Annexed by Sharon Dogar
It’s a brave author that takes a revered true-life text and then tells the same story from a different character’s point of view. Sharon Dogar has done so with her third teen novel telling the familiar story of Anne Frank through Peter van Pels’ eyes. Peter was the teenaged son of the other family that hid in that Amsterdam annex with the Franks and their daughters Anne and Margot.
Peter, now just eighteen years old, lies dying in the sick bay at Mauthausen camp, having survived the march from Auschwitz. He remembers his time in hiding …
But the memories persist; they push at the edges of my resistance. They spill.
There was a girl, wasn’t there? There was a place.
A place where the leaves fell like golden coins from a tree into the water as we watched through the attic window … and before that there was a home, a street, a world, a girl I loved …
Then we’re back with the sixteen year old Peter who is resentful at having to go into hiding. His girlfriend Liese and her family were taken, and lovesick Peter is overcome with longing for the girl he yearns to see again, but knows in his heart that she is gone. He’s doubly annoyed at being stuck with Anne too, whom he thinks rather silly. But gradually he overcomes his animosity and they become very close, but then he will lose her too.

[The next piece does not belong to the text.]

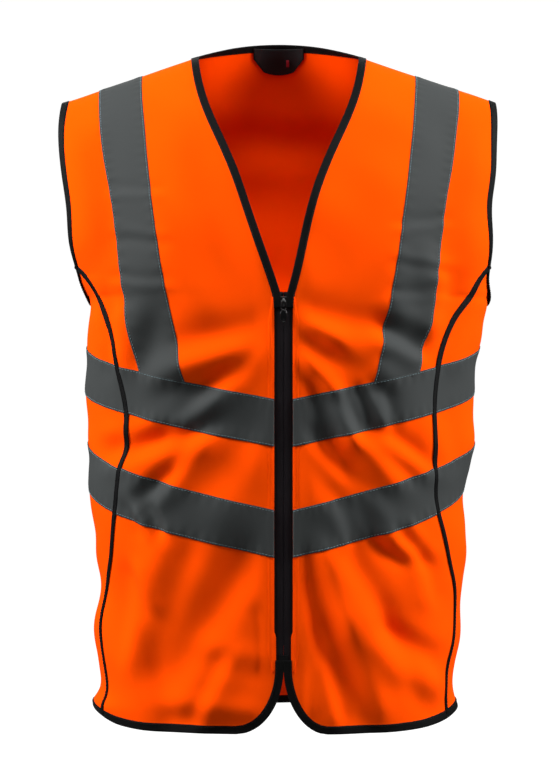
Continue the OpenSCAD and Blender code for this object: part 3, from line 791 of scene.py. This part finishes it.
def side_panel(name, s):
    """Rows from the armhole down to the hem, columns from the front to the back piping."""
    t = np.linspace(1, -1, 71)
    rim_v = 0.115 * np.abs(t) ** 1.3
    rim, _ = shell(edge_x(rim_v), rim_v, np.where(t > 0, FRONT, BACK))
    rim[:, 2] -= PANEL_LAP
    rim[:, 1] *= 1.06
    w = np.abs(t)[None, :]
    u_end = girth_u(piping_line(HEM_Z), HEM_Z)
    r = np.linspace(0, 1, 150)[:, None]
    z = mix(rim[None, :, 2], hem_line(mix(1, u_end, w)) + PANEL_LAP, r)
    z_end = mix(rim[0, 2], hem_line(u_end) + PANEL_LAP, r)
    seam, _ = shell(np.minimum(piping_line(z_end), edge_x(v_of(z_end)) - 1), v_of(z_end), FRONT)
    y = rim[None, :, 1] / np.abs(rim[0, 1]) * np.abs(seam[..., 1])
    x, v, side = side_place(y, z)
    p, n = cloth(s * x, v, side)
    piece = sheet_mesh(name, p, n, CLOTH_T, shell_knit, shell_inside_painted_shade)
    rides(piece, stands_for=[name])


# ---- reflective tapes

TAPE_T = 0.25
BODY_TAPE_LIFT = 1.1
SHOULDER_TAPE_LIFT = 0.75
ZIP_END_LIFT = 0.6
STITCH_IN = 1.7


def quilt(k, along):
    """A tape's lift: held down near both edges where it is sewn, with small puckers along them."""
    edge = np.minimum(k, 1 - k) * TAPE_W
    dent = -0.22 * bell((edge - STITCH_IN) / 1.3)
    pucker = 0.3 * bell((edge - 5) / 5) * np.sin(along * 2 * np.pi / 13 + 2 * np.sin(along / 31))
    return dent + pucker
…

Peter comes over as a typical teenaged boy – full of hormones, very self-concerned, struggling with wanting to be out doing things instead of cooped up. The author is very good at capturing this adolescent angst – but so much so that we never get to grips with rest of his family and the Franks apart from Anne. We never get to meet Miep either – who did so much for them on the outside and kept Anne’s diary safe.
Once they were betrayed and taken from the attic, the story leaves Anne and her diary behind, and becomes the imagined story of life in the camps. Otto Frank looked after him at Auschwitz, but Peter chose to march to Mauthausen thinking he had a better chance of survival – he died days before the camp was liberated. In this latter section, the text switches freely between past and present to give us a bleak picture about what it was like to survive there.
There is much to like in this ambitious novel, and the writing is good, but I felt it was too much in thrall to its primary source. Viewed as a coming of age story as much as a holocaust one however, teenagers may get a lot from it. Having previously read Sharon Dogar’s first novel Waves, which I enjoyed very much, I would certainly read more by this young author. (6.5/10)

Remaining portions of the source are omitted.